----- LISTED RECORDS -----
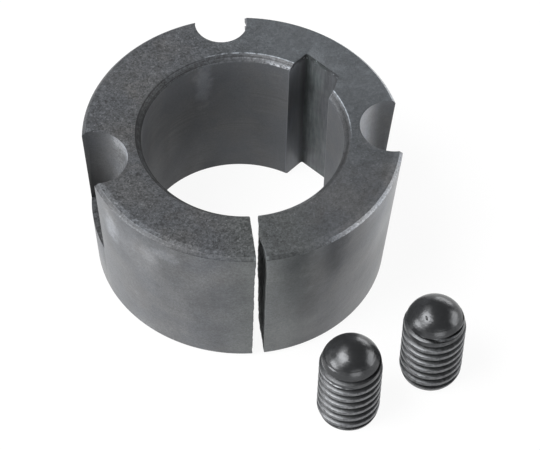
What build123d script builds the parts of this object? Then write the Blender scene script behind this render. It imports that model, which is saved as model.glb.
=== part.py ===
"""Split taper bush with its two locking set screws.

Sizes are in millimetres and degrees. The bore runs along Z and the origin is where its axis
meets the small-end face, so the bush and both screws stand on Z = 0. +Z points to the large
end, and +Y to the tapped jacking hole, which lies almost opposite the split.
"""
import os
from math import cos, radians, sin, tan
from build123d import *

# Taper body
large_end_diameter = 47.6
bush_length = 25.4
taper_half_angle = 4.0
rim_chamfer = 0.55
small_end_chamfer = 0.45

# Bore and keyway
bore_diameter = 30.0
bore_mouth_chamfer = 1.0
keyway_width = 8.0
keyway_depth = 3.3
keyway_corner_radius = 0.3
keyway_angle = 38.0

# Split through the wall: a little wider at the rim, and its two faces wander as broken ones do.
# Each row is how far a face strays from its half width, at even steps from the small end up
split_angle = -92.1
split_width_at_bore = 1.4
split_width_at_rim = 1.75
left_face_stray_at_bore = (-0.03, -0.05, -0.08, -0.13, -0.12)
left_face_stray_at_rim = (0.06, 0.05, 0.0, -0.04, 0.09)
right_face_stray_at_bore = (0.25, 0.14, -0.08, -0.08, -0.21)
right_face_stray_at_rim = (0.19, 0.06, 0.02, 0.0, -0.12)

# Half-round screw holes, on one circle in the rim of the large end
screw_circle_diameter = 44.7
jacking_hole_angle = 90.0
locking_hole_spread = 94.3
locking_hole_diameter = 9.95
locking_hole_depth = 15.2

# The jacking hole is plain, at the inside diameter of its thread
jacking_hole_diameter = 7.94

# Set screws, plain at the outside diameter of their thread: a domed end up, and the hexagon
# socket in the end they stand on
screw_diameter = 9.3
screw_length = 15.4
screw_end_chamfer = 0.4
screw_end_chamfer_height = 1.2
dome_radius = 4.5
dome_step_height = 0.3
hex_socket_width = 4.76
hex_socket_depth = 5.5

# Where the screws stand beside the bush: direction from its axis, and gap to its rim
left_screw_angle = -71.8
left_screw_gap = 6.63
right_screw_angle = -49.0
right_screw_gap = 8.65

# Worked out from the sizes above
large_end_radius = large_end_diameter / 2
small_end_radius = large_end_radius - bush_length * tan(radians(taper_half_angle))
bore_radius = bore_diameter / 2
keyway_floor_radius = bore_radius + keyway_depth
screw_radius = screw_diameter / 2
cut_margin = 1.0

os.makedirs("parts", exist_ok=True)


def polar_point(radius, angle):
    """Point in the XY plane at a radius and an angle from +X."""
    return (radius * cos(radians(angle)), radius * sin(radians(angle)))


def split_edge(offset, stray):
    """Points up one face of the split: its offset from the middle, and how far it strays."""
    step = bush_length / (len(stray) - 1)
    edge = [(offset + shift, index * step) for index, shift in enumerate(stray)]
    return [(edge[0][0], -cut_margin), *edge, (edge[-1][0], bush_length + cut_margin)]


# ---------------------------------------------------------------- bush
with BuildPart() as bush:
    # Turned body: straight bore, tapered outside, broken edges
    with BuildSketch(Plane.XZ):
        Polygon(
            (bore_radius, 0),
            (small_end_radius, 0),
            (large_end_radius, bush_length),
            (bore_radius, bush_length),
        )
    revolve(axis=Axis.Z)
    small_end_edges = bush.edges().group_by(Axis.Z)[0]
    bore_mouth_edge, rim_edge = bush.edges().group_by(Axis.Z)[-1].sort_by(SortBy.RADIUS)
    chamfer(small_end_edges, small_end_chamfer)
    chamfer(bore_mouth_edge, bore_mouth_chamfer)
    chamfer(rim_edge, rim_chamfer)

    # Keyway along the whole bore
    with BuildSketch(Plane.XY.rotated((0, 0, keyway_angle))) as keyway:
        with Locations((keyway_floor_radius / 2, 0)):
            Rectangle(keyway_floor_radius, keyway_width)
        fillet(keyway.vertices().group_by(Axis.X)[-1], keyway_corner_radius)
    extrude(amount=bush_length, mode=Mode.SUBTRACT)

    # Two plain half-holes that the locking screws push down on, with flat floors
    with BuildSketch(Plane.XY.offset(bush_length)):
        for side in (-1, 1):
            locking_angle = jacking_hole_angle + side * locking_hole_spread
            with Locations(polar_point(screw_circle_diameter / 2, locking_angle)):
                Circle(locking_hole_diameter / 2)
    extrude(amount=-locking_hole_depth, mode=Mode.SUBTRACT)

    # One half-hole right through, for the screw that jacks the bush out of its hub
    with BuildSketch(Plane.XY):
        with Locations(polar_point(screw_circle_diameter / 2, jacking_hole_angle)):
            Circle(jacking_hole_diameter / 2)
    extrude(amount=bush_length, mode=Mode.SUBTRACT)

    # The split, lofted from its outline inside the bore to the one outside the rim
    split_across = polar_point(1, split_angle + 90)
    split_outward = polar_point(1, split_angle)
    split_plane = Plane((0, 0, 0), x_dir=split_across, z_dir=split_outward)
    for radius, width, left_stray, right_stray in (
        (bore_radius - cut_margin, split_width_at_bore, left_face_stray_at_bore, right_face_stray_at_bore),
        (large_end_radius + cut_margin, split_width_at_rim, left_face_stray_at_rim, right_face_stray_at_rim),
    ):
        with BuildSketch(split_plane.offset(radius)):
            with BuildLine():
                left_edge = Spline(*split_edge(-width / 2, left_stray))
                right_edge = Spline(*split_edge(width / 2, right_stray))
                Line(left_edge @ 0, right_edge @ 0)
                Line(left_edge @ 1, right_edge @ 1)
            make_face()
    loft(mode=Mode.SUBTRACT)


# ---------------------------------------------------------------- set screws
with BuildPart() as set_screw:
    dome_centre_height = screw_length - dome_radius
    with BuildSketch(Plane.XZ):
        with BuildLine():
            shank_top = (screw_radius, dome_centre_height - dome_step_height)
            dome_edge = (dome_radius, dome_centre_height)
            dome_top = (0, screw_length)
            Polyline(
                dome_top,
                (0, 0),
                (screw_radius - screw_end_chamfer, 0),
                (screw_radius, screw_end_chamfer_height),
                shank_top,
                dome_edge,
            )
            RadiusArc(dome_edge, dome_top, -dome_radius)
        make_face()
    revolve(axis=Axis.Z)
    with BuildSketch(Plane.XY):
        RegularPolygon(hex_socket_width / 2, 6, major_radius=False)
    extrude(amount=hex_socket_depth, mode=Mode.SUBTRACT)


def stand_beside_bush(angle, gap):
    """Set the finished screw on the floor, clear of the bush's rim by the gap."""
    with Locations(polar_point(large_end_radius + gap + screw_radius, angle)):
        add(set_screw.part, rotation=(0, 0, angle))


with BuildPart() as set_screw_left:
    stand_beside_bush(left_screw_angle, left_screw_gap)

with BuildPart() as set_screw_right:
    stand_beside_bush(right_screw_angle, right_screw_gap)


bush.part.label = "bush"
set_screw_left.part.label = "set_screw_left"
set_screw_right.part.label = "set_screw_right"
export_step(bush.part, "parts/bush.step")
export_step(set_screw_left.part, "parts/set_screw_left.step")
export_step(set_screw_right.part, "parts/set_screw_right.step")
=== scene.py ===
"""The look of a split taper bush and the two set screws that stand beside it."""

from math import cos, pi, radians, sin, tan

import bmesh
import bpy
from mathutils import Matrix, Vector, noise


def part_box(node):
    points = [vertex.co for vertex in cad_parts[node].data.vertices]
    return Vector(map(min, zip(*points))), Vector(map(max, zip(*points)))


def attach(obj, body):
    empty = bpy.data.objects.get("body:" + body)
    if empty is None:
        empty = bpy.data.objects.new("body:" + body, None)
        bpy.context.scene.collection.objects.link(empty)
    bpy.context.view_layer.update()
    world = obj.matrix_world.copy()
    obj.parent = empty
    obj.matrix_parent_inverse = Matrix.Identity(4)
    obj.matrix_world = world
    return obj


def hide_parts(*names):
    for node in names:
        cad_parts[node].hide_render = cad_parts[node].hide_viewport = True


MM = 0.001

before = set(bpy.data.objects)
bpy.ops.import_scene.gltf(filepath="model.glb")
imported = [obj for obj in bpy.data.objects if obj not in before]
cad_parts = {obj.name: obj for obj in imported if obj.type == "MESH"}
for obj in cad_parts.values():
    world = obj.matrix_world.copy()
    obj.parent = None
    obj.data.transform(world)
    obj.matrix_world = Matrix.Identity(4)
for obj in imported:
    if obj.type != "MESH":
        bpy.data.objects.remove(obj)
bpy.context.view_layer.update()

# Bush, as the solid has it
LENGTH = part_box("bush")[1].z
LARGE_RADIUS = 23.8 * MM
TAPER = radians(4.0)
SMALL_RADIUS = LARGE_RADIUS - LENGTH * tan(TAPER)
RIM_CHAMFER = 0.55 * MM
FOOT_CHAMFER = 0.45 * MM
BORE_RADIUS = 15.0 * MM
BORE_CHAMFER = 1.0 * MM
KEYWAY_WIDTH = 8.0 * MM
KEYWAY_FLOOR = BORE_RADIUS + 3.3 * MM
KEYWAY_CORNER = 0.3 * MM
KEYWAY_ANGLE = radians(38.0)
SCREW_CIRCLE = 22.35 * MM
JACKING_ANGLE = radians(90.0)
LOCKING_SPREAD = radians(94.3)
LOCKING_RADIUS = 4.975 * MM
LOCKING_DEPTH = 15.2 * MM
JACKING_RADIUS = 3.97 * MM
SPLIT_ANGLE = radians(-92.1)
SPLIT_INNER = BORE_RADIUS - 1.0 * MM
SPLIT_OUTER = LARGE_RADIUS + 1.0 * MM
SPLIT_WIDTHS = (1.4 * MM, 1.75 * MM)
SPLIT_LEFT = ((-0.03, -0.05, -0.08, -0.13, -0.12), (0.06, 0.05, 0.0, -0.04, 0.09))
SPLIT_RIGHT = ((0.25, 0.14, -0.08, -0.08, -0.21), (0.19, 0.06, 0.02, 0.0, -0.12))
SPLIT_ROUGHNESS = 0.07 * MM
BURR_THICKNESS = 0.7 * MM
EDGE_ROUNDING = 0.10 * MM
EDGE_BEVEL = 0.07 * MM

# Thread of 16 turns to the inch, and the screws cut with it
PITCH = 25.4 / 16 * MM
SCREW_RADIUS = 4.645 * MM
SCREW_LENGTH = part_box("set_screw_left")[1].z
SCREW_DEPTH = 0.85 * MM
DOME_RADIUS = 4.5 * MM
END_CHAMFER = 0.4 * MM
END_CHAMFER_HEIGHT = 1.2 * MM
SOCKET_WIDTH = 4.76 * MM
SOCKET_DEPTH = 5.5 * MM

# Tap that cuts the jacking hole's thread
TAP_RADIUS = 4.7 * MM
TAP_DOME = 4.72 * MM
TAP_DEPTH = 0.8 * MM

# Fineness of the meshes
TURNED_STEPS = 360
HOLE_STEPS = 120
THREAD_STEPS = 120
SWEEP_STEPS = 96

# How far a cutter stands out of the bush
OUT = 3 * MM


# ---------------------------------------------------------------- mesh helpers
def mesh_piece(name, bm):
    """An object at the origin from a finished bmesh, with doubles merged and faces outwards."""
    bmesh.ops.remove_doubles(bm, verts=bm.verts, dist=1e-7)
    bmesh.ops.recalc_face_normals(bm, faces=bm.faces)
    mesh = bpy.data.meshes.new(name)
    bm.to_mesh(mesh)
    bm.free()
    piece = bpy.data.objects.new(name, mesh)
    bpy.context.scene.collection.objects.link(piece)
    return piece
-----
----- LISTED RECORDS -----
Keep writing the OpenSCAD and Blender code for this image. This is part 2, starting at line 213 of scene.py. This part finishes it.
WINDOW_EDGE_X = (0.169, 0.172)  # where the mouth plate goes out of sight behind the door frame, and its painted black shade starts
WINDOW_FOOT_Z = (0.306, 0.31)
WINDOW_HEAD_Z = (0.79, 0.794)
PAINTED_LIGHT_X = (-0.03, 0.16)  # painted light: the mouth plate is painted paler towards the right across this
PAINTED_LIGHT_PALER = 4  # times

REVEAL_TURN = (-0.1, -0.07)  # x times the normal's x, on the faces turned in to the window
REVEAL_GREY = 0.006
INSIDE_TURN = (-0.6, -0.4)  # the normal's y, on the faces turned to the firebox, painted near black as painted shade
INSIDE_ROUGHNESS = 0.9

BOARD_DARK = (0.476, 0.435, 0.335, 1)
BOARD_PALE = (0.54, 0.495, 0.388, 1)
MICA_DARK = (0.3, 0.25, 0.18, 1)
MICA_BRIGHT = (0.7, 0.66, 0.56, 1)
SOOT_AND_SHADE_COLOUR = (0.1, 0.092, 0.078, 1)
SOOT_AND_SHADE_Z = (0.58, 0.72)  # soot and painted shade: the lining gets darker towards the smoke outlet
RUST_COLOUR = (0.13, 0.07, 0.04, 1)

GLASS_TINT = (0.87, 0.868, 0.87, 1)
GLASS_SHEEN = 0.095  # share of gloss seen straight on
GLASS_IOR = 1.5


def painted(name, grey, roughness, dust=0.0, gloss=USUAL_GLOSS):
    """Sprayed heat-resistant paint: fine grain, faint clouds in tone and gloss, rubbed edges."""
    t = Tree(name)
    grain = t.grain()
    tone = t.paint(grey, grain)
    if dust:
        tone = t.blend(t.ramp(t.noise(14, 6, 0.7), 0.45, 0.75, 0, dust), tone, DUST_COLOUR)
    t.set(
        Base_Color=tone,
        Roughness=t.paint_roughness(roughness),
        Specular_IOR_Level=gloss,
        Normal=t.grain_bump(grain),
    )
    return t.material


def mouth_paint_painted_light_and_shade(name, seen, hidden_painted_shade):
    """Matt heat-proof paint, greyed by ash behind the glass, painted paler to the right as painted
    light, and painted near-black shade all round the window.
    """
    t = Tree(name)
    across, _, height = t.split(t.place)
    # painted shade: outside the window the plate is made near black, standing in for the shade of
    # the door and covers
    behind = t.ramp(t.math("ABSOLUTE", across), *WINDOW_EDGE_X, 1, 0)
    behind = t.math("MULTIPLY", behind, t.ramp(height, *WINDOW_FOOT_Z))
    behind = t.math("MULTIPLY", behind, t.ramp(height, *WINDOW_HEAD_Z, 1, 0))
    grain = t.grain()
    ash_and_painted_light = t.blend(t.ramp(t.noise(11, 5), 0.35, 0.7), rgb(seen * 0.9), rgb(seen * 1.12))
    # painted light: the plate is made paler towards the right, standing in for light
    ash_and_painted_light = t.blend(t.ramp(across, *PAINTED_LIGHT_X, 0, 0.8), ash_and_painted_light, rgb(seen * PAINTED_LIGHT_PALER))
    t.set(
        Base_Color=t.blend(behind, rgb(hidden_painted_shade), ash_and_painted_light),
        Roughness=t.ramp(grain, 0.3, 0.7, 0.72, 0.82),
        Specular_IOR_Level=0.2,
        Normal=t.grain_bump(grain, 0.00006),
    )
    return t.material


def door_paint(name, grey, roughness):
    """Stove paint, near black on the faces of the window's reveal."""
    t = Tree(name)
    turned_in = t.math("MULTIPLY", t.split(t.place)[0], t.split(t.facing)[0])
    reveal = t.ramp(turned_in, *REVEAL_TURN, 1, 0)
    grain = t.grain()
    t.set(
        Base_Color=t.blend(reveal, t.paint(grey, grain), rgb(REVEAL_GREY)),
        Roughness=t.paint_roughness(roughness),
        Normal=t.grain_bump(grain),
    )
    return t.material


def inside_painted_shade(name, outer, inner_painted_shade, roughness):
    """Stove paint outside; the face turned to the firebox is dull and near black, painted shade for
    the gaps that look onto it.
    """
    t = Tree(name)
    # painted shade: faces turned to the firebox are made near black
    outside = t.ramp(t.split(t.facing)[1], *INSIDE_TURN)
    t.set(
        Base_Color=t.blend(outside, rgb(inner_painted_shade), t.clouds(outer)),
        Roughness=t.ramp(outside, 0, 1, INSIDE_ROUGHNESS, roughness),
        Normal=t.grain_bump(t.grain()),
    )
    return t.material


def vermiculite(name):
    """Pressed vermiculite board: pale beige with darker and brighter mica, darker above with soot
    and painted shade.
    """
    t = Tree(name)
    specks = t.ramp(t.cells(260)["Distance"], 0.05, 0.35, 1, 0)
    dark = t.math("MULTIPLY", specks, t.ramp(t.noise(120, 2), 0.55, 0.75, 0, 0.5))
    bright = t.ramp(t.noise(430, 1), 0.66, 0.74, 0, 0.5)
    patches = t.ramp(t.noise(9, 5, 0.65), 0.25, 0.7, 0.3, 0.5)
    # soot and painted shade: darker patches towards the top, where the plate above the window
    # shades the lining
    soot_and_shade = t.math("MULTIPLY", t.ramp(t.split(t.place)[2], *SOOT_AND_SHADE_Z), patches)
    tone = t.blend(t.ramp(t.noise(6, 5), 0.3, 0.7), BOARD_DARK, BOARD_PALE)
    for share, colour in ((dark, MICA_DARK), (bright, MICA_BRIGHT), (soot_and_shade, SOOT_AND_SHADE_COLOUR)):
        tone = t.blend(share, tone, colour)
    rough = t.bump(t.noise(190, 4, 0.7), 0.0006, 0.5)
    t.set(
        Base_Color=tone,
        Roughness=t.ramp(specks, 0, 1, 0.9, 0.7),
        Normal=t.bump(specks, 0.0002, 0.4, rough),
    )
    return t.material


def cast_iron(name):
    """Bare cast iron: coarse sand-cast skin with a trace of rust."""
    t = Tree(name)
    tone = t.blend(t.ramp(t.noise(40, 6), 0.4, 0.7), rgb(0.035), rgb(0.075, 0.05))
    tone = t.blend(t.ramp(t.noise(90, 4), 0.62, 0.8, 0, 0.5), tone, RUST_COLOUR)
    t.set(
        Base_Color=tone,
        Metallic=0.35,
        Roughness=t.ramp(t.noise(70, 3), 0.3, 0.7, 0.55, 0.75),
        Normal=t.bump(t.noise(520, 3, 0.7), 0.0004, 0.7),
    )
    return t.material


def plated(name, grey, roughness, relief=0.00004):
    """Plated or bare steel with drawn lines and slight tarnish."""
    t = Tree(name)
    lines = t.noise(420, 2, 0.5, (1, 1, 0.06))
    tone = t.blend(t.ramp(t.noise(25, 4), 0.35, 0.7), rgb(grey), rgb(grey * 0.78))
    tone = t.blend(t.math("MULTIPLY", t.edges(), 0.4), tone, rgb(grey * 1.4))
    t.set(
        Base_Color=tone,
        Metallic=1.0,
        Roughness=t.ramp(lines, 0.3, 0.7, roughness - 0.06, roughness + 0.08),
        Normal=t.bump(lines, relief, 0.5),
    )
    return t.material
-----
----- LISTED RECORDS -----
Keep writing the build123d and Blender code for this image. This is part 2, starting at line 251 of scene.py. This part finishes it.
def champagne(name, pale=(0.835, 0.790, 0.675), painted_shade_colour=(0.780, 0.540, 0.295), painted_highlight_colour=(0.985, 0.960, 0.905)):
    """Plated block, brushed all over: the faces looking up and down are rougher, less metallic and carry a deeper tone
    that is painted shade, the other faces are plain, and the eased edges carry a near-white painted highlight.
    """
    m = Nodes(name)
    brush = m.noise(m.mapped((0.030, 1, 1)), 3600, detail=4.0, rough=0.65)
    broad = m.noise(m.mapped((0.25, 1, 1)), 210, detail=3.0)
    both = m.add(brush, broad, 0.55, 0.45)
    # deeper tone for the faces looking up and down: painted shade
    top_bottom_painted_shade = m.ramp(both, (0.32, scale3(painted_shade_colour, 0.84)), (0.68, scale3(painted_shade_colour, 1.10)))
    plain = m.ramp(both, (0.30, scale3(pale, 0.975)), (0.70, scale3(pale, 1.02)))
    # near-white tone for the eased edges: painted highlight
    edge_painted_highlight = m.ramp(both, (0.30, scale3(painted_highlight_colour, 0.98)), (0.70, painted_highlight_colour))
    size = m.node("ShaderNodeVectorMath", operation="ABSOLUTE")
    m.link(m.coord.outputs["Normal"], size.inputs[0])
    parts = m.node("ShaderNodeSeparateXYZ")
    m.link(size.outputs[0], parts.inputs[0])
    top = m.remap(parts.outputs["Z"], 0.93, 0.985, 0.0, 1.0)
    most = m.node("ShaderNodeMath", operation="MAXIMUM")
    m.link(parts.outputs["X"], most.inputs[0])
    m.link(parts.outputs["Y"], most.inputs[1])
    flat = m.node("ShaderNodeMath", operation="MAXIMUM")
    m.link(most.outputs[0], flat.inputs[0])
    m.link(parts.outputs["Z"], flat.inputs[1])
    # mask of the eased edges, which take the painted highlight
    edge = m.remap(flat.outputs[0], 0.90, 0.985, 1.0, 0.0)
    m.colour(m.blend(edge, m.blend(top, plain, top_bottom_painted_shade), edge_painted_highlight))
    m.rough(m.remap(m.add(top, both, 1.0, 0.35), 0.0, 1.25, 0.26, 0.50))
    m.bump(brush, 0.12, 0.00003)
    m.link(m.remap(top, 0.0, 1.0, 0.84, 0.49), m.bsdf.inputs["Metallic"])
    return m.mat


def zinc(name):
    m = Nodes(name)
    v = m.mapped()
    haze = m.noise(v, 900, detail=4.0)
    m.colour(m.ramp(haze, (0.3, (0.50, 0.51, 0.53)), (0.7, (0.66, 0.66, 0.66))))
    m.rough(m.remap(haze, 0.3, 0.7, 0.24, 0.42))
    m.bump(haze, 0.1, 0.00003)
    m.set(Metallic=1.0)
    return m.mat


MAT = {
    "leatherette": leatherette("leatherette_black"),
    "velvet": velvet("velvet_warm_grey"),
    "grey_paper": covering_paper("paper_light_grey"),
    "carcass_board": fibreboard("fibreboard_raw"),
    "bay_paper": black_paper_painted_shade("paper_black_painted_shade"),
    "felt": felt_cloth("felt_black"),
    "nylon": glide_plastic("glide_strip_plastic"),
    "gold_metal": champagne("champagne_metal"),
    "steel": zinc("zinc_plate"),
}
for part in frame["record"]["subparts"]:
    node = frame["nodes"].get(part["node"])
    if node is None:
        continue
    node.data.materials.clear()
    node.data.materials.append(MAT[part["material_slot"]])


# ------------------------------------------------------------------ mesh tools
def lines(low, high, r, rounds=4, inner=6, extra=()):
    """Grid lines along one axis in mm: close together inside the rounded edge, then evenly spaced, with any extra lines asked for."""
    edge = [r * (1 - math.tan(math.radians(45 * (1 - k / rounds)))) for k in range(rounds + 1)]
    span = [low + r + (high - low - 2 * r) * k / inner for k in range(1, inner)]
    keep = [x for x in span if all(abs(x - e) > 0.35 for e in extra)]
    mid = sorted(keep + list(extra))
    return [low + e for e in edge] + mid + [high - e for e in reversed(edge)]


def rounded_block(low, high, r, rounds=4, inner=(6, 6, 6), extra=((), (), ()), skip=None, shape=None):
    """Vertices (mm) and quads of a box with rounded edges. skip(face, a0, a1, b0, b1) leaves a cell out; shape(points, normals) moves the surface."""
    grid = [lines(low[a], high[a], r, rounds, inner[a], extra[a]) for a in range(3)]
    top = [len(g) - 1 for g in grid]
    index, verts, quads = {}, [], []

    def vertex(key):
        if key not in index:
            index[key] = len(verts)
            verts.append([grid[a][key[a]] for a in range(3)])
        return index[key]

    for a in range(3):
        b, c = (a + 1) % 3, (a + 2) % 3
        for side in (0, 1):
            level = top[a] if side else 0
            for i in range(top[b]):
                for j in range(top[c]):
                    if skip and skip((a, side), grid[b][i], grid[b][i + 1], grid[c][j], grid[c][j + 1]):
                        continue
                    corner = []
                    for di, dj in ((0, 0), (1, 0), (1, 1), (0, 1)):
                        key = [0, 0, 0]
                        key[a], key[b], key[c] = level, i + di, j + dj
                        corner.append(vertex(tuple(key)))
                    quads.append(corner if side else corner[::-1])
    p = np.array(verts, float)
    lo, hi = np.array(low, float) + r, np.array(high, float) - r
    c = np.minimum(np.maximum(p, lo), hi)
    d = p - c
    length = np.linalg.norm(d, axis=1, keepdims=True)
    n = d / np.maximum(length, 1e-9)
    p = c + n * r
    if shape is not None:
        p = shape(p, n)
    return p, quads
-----
→ **TASK DIRECTIONS**:
Above are the records. Copy the lines beginning at the one that has "obj.parent = empty" and ending with the one that has "# Bush, as the solid has it", unchanged.

→ **EXERCISE RESPONSE**:
    obj.parent = empty
    obj.matrix_parent_inverse = Matrix.Identity(4)
    obj.matrix_world = world
    return obj


def hide_parts(*names):
    for node in names:
        cad_parts[node].hide_render = cad_parts[node].hide_viewport = True


MM = 0.001

before = set(bpy.data.objects)
bpy.ops.import_scene.gltf(filepath="model.glb")
imported = [obj for obj in bpy.data.objects if obj not in before]
cad_parts = {obj.name: obj for obj in imported if obj.type == "MESH"}
for obj in cad_parts.values():
    world = obj.matrix_world.copy()
    obj.parent = None
    obj.data.transform(world)
    obj.matrix_world = Matrix.Identity(4)
for obj in imported:
    if obj.type != "MESH":
        bpy.data.objects.remove(obj)
bpy.context.view_layer.update()

# Bush, as the solid has it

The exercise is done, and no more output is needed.